What made you interested in teaching college students? What about your area of study?

As a college student, I was going to be an environmental activist. That was my thing. I was very involved in an environmental group as an undergrad and then I studied abroad for a full year. It was then that I just fell in love with European history, I was already a history major, but somehow I had just done American History at that point. I also realized, this might sound terrible, but it was a lot happier to not be an environmental activist (laughs). I was also really interested in acting during the time and was doing a lot of theater. I thought I wanted to go into acting but I realized it wasn’t academically stimulating enough for me. When I came back from studying abroad, I had a very empowering professor of modern European intellectual and cultural history that really got me excited about history and academia. I got much more interested in pursuing that. Then I actually started a PHD program in London that was in cultural studies. It was an interdisciplinary program with the British Film Institute, the Architectural Association, and the University of London. It was amazing but I realized that was in cultural studies and I really thought like a historian and I needed the questions to be historically grounded. The program did introduce me to studying museums and so I came back and did a PHD at UCLA in history and then my first book was on the history of art museums. I used to joke with my family because it’s a little bit like activism and a little bit like acting because I get to have a captive audience and teach critical thinking which I see as activism. I remember talking to my friends from the environmental group, because I felt so bad for abandoning the struggle, but one of them told me “If I get up every morning knowing I’ve pissed someone off at Exon, that’s a good day. But if that doesn’t get you out of bed or make you happy, you need to find something that does.” I’ve been so glad that I’ve taken this path and I feel so lucky.

 

What is your favorite time in history?

I always circle back to that generation before World War I and the war itself and the moment after. Thats a long moment but it’s funny because I feel like I keep trying to get further into the 20th century but I keep getting pulled back. My center of gravity is that generation, even from the 1880’s to the 1930s. Sometimes I wonder what is it about that period that I find so fascinating? And I think it is because the culture of imperialism, the culture of nationalism, and this really racist and sexistst exstablished truths were very very powerful. But at this moment, people were starting to articulate alternative visions and by the end of this period that kind of edifice was starting to fall apart. The suffragettes, the Indian and Irish nationalists you know people who were fighting against colonialism like Oscar Wilde. There was crazy energy around rethinking things.

 

Can you talk about a time where you have experienced sexism in the workplace and how did you dealt with it?  
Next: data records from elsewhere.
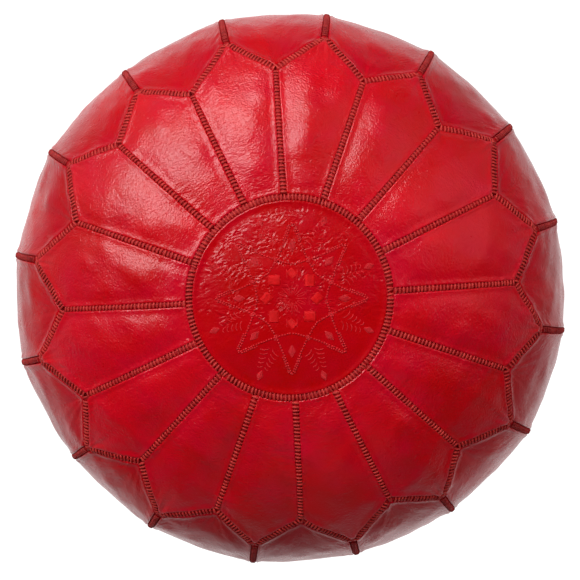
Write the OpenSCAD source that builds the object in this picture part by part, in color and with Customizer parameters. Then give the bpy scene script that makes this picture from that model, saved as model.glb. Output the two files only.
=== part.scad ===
// Moroccan leather pouf: a stuffed floor cushion sewn from leather panels, with a zip across its base.
// Millimetres, +Z up, origin on the floor under the middle of the pouf.

/* [Cover] */
// Radius of the stuffed cover at its widest
cover_radius = 270; // [262:2:286]
// Height of the stuffed cover
cover_height = 330; // [310:5:370]
// Height of the widest level above the floor
widest_height = 155; // [140:5:170]
// How square the top's shoulder is: 2 is an ellipse
top_fullness = 2.5; // [2.2:0.1:2.8]
// How square the lower shoulder is: 2 is an ellipse
base_fullness = 2.2; // [2:0.1:2.6]
// Thickness of the leather, with its folded edges
leather = 2; // [1.6:0.2:2.4]

/* [Top] */
// Radius of the seam round the medallion
medallion_radius = 92; // [84:2:104]
// Distance from the middle to where the seams between two petals end
petal_shoulder = 210; // [200:2:218]
// Distance from the middle to the points of the petals
petal_point = 240; // [230:2:248]

/* [Base] */
// Radius of the seam round the base disc
base_disc_radius = 110; // [108:1:114]
// How far the base disc sits above the floor
base_recess = 12; // [12:1:16]
// Inner radius of the flat ring that the pouf rests on
rest_inner_radius = 140; // [136:1:146]
// Outer radius of the flat ring that the pouf rests on
rest_outer_radius = 178; // [170:1:184]
// Distance from the middle to the inner points of the side panels
base_shoulder = 214; // [206:2:220]
// Distance from the middle to the outer points of the base panels
base_point = 243; // [234:2:248]

/* [Stitching] */
// Width of a stitched seam
seam_width = 6; // [5:0.5:7]
// Gap between a seam and the leather beside it
seam_gap = 0.15; // [0.1:0.05:0.3]
// Depth of a seam below the face of the leather
seam_sink = 0.4; // [0.3:0.1:0.6]

/* [Embroidery] */
// Distance from the middle to the tips of the two stars
star_tip = 68; // [60:1:74]
// Distance from the middle to the nearest point of a star's side
star_waist = 33; // [28:1:36]
// Width of an embroidered line
star_line = 1.8; // [1.4:0.2:2.4]
// Turn of the embroidery against the petals, in degrees
star_turn = -3.4; // [-6:0.2:6]
// Side of a leather lozenge
lozenge_side = 9.5; // [8:0.5:11]
// Distance from the middle to a lozenge
lozenge_radius = 23; // [21:0.5:25]

/* [Zip] */
// Length of the opening in the base disc
zip_length = 184; // [170:2:184]
// Width of the opening in the base disc
zip_opening = 14; // [14:0.5:16]
// Distance between two teeth on one tape
tooth_pitch = 3.6; // [3.4:0.1:4]
// Length of the slider
slider_length = 15; // [14:0.5:16]
// Length of the pull tab, from its pin to its tip
pull_length = 26; // [22:1:27]
// How far the pull tab hangs down at rest, in degrees
pull_droop = 16; // [0:1:17]

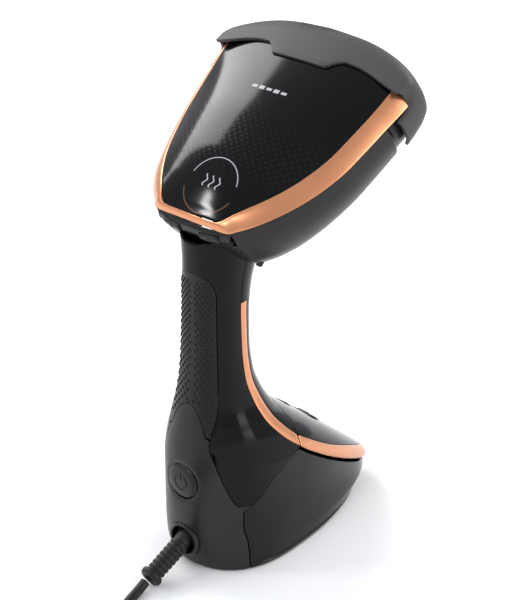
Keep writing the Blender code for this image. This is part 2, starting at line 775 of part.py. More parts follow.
def soleplate(head):
    bm = slab(plate_outline(0.0), PLATE_DEPTH - 4.5, PLATE_DEPTH - 1.0)
    low = [e for e in bm.edges if all(v.co.z < PLATE_DEPTH - 4 for v in e.verts)]
    bmesh.ops.bevel(bm, geom=low, offset=1.2, segments=1, affect="EDGES", profile=0.5)
    plate = add_mesh("soleplate", bm, ceramic_plate(), head)
    holes = bmesh.new()
    spots = [(x, y) for y, reach in ((112, 3), (94, 3), (76, 2), (58, 1))
             for x in (13.0 * k for k in range(-reach, reach + 1))]
    for x, y in spots:
        place = Matrix.Translation((x, y, PLATE_DEPTH - 3))
        bmesh.ops.create_cone(holes, cap_ends=True, segments=8, radius1=1.6, radius2=1.6, depth=8.0,
                              matrix=place)
    return cut(plate, add_mesh("steam_holes", holes, None, head))


def ring_slab(name, outer, inner, low, high, finish, head):
    """Flat ring between two outlines with the same number of points."""
    rows = [[Vector((x, y, z)) for x, y in line]
            for line, z in ((outer, low), (outer, high), (inner, high), (inner, low), (outer, low))]
    bm = skin(rows, close=True)
    bmesh.ops.recalc_face_normals(bm, faces=bm.faces)
    return add_mesh(name, bm, finish, head)


def steam_engine(head):
    """Chamber, lid, heating rod, thermostat, fuse, heat shield and screws behind the plate."""
    ring_slab("soleplate_seal", plate_outline(1.2), plate_outline(5.0), PLATE_DEPTH - 0.7,
              PLATE_DEPTH + 1.8, silicone(), head)
    chamber = slab(plate_outline(8.0), PLATE_DEPTH - 0.7, PLATE_DEPTH + 9.0)
    add_mesh("steam_chamber", chamber, aluminium(), head)
    lid = slab(plate_outline(12.0), PLATE_DEPTH + 9.3, PLATE_DEPTH + 11.3)
    add_mesh("chamber_cover", lid, aluminium(), head)
    rise = PLATE_DEPTH + 14.6
    bow = [(-20, 62, rise), (-24, 78, rise), (-28, 96, rise), (-26, 108, rise), (-17, 114, rise),
           (0, 116, rise), (17, 114, rise), (26, 108, rise), (28, 96, rise), (24, 78, rise), (20, 62, rise)]
    tube("heating_element", spline(bow, 2), 3.0, steel(), head)
    turned("thermostat", ((0, 8.0), (8, 8.0), (8, 1.0), (6, 0), (0, 0)), steel(), head,
           (0.0, 84.0, PLATE_DEPTH + 11.6), steps=18)
    rod("thermal_fuse", (-10.0, 66.0, PLATE_DEPTH + 14.2), (10.0, 66.0, PLATE_DEPTH + 14.2), 2.2,
        white_plastic(), head, 12)
    shield = slab(plate_outline(9.0), PLATE_DEPTH + 20.6, PLATE_DEPTH + 22.0)
    add_mesh("heat_shield", shield, steel(), head)
    for name, x in (("chamber_screw_left", -14.0), ("chamber_screw_right", 14.0)):
        turned(name, ((0, 3.0), (3.4, 3.0), (3.4, 0.6), (2.6, 0), (0, 0)), steel(), head,
               (x, 48.0, PLATE_DEPTH + 11.6), steps=12)


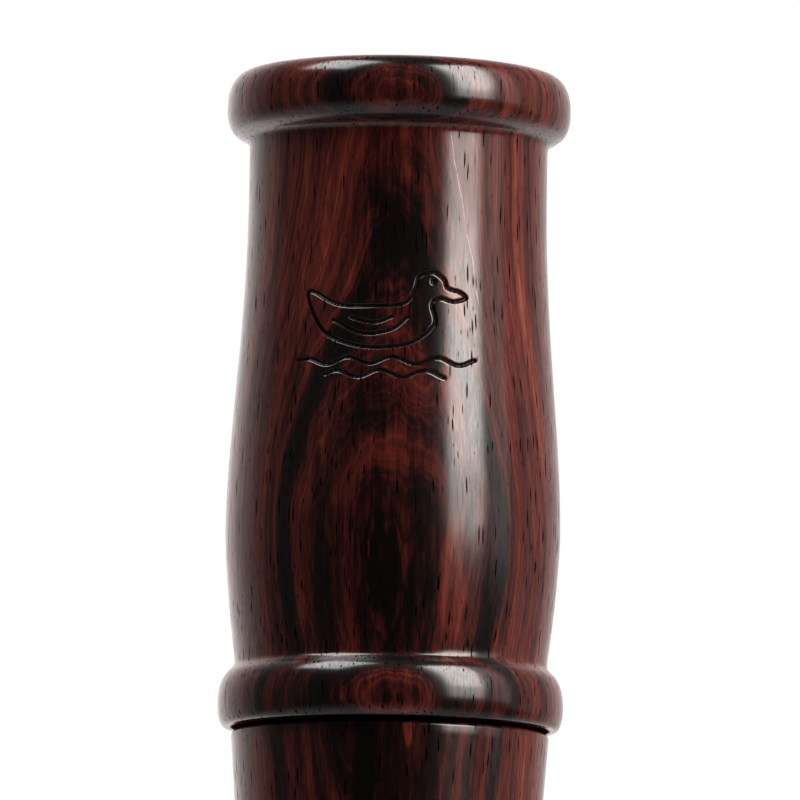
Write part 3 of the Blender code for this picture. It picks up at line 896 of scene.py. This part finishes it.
def finish_piece(piece, material, body, node, sharp=CUT_SHARP):
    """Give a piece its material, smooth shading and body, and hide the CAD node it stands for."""
    piece.data.materials.clear()
    piece.data.materials.append(material)
    round_over(piece.data, sharp)
    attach(piece, body)
    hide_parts(node)


def rod_profile():
    """Round rod from its tip down, with a rounded groove for each seal."""
    floor = ROD_RADIUS - GROOVE_DEPTH
    lip = GROOVE_LIP
    points = arc(ROD_RADIUS - ROD_ROUND, ROD_HIGH.z - ROD_ROUND, ROD_ROUND, 90, 0, 5)
    for groove in reversed(GROOVE_HEIGHTS):
        above = INSERT_LENGTH + groove + GROOVE_WIDTH / 2
        below = INSERT_LENGTH + groove - GROOVE_WIDTH / 2
        points += [(ROD_RADIUS, above + lip), (ROD_RADIUS - lip, above), (floor + lip, above),
                   (floor, above - lip), (floor, below + lip), (floor + lip, below),
                   (ROD_RADIUS - lip, below), (ROD_RADIUS, below - lip)]
    return points + arc(ROD_RADIUS - ROD_ROUND, ROD_LOW.z + ROD_ROUND, ROD_ROUND, 0, -90, 5)


def turned_solid(name, profile, count):
    """Turned shape that is closed by a flat face at each end of its profile."""
    rings = len(profile)
    faces = ring_faces(rings, count, rings - 1)
    faces.append(tuple(range(count)))
    faces.append(tuple(range(rings * count - 1, (rings - 1) * count - 1, -1)))
    return closed_object(name, ring_points(profile, count), faces)


def bed_depth(height):
    """y of the reed bed at a height: flat under the reeds' roots, then falling away."""
    beyond = max(0.0, height - BED_FLAT_END)
    return BED_SETBACK + BED_RADIUS - sqrt(BED_RADIUS ** 2 - beyond ** 2)


def make_tone_board(rubber):
    """Black rod with a flat bed, an air channel, a drilled bore and two seal grooves."""
    rod = turned_solid("tone_board_finished", rod_profile(), 96)
    past_tip = ROD_HIGH.z + 1.0 * MM
    steps = 24
    outline = [(BED_SETBACK, NOTCH_FOOT)]
    for step in range(steps + 1):
        height = BED_FLAT_END + (past_tip - BED_FLAT_END) * step / steps
        outline.append((bed_depth(height), height))
    outline += [(-OUTSIDE, past_tip), (-OUTSIDE, NOTCH_FOOT + (OUTSIDE + BED_SETBACK) * tan(NOTCH_LEAN))]
    combine(rod, prism("bed_cut", outline, -OUTSIDE, OUTSIDE))
    half = CHANNEL_WIDTH / 2
    low = NOTCH_FOOT + NOTCH_GAP
    centre = CHANNEL_TOP - half
    outline = [(half, low)]
    outline += [(half * cos(radians(angle)), centre + half * sin(radians(angle)))
                for angle in range(0, 181, 10)]
    outline.append((-half, low))

    def channel_floor(z):
        share = (z - low) / (CHANNEL_TOP - low)
        return BED_SETBACK + CHANNEL_DEPTH_LOW + (CHANNEL_DEPTH_HIGH - CHANNEL_DEPTH_LOW) * share

    combine(rod, plate("channel_cut", outline, lambda z: BED_SETBACK - NOTCH_GAP, channel_floor))
    bore = [(BORE_HOLE_RADIUS, NOTCH_FOOT + CHANNEL_WIDTH), (BORE_HOLE_RADIUS, ROD_LOW.z - 1.0 * MM)]
    drill = turned_solid("bore_cut", bore, 48)
    drill.data.transform(Matrix.Translation((0.0, BORE_HOLE_SETBACK, 0.0)))
    combine(rod, drill)
    soften_edges(rod, ROD_EDGE)
    finish_piece(rod, rubber, "insert", "tone_board")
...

It’s something my colleagues and I have talked about because there are so many things that we have learned to accept. This (Loyola Marymount University) in general has been a wonderful place to work and I’ve had wonderful colleagues. I haven’t been subject to harassment or abuse or overt sexism of any kind I would say but I think I am also an extrovert and I’ve grown up as a very confident woman. I haven’t been afraid to be assertive and I’m also white so I’m able to enjoy that privilege of being able to be assertive without repercussions. That said, I think there were times when I was a junior faculty member that in retrospect people were asking me to do work, it was nothing inappropriate, but it was levels of work that I should not have been asked to do. Once I became chair I thought back to the things that were being asked of me and it was not an appropriate level of work. Even though it’s not necessarily because I am a woman I think the gender-dynamics of me saying “yes” or “no” was inflected by my gender. The other thing that I have experienced is that when I was chair from 2013-2017, during that period I’ve seen many more female chairs, which is wonderful. At the same time though, these roles are getting more and more circumscribed in terms of their actual power authority. As a professor, I can’t help but see how many professions got feminised and their prestige feel. For example, a secretary or a telephone operator. There are times that it feels like, my friends and I talk about this, but that we have become professors right at the time when the status that we have achieved has fallen. I can not help but feel that is part of a broader cultural pattern.

 

What about being a working mother?

I was super lucky being in a place that gives a semester maternity leave, but for instance when I was first hired, the chair, who was a man, told me it would be great if I could have the baby in May or January and I was like “um I’m not ordering the baby online” (laughs). He meant well but it was just these moments of reality between work life and having kids. I think in general, being a professor is actually one of the best jobs because I can do so much from home but obviously we have not figured out the whole work life and home balance.

 

What do you teach in your course that encourages conversations around equality for people of color, women, and minorities?

Well you’d probably be the better person to answer this one! But I guess what I try to do is make people feel less like these issues like racism and sexism are a personal failing but are baked into the structure of thought that we are now trying to “unbake”. However you “unbake something? You know, deconstruct. That is the cultural project that we are involved in, we certainly aren’t going to finish it but we are engaging in it. I think too often, and because this is the logic of liberalism, everything is about the individual. So people think of racism or sexism as an individual way of thinking. But when you think historically and structurally, you see that these are aesthetics and structures of thought that have been about power relationships and again help explain the origin of our disciplines, our political structures, language, and it’s written into our daily lives. Once you start seeing that, you can begin to deconstruct it and say this isn’t about me as a person, it’s not if I am a good or bad person, but to what extent am I aware of these structures. Thinking about the fact that they still exist and how we are able to think about European thought and history as one way of seeing things opposed to the only way of seeing things. How can we bring in the voices of marginalized and colonized peoples. It’s been years of thinking about these things to realize that that is what I’m trying to teach.